残波岬、読谷飛行場、美浜、志真志、トリーステーションの一部、嘉手納弾薬庫の一部が開放された。読谷に住んでいる私でもこれだけの開放された土地がすぐに頭に浮かぶ。那覇の新都心も軍用地だった。つまりね復帰後に多くの軍用地が解放された。そして、在沖米軍人も復帰当時に比べて半分に減少している。
中国が軍事力の拡大を進めているのに沖縄のアメリカ軍基地は縮小しているのだ。そして、海兵隊9000人もグアムに移動する計画を立てている。

アメリカが沖縄のアメリカ軍を縮小している理由は、中国が資本主義経済を取り入れ、外国の資本が中国経済の発展を支え、アメリカとの貿易なしには中国経済は成り立たないようになり、日本やアメリカと戦争すれば中国経済が破綻するから、中国の軍事的脅威が弱くなったからだ。


平安名記者は、「よって在沖海兵隊は必要だという答えになるわけだ」と述べて、在沖海兵隊は現状維持しようとしている印象を与えているが、実際は沖縄のアメリカ軍は縮小し続けているし、今後も在沖海兵隊が9000人縮小する計画を立ている。平安名記者は自分の理屈を正当化するために、故意に在沖海兵隊9000人削減を書いていない。

普天基地の問題は海兵隊の問題ではなくヘリコプター基地の問題だ。普天間基地を辺野古に移設するかわりに、海兵隊を9000人削減し、嘉手納飛行場以南のアメリカ軍基地は全て解放するとしている。アメリカ軍にとってヘリコプター基地は重要であり、沖縄になくてならない存在であると判断しているということだ。
ヘリコプターは万能な飛行機であり、局地戦闘から救出活動まで多くの性能をもっている。アメリカ軍があるところにヘリコプター基地は絶対に必要である。

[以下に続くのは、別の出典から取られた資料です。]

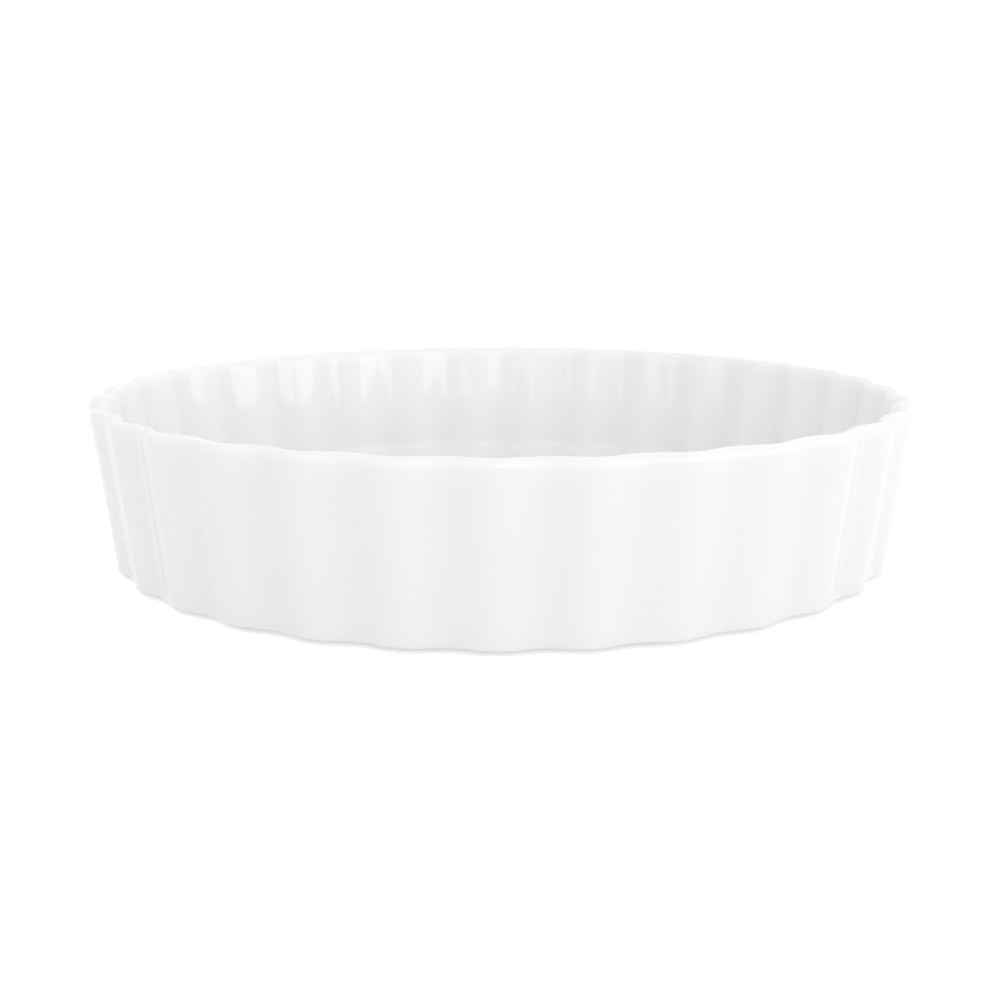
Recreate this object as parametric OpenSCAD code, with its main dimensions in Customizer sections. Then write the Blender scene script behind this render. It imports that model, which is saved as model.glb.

日本政府は沖縄の声に耳を傾け、負担軽減を考えたから普天間基地の危険性を取り除くために辺野古移設案を考え、在沖海兵隊の9000人削減、嘉手納飛行場以南の米軍基地の開放を実現しようとしているのだ。日米政府の気持ちを理解していないのが平安名記者である。

普天間基地問題の解決法については日米政府は合意しているし、野党の時に『最低でも県外」と無責任発言をした前鳩山首相も辺野古案を認めたのだ。「問題解決の鍵は、日本が自立した外交政策が追及できるかいなかにかかっている」などとかっこういいことを言わないで、平安名記者は普天間基地が県外移設できる場所を真剣になって探したほうがいい。そうすれば「県外移設」できる場所がないことを理解するはずだ。

普天間基地は、辺野古に移すか、県外か国外に移すかでなければ普天間に継続するしかない。これは感情や希望だけでかなうものではない。今までの新聞情報で明らかになったのは「県外移設」も「国外移設」も不可能であるということだ。新聞の情報を無視する平安名記者は革新政治屋に近いといえる。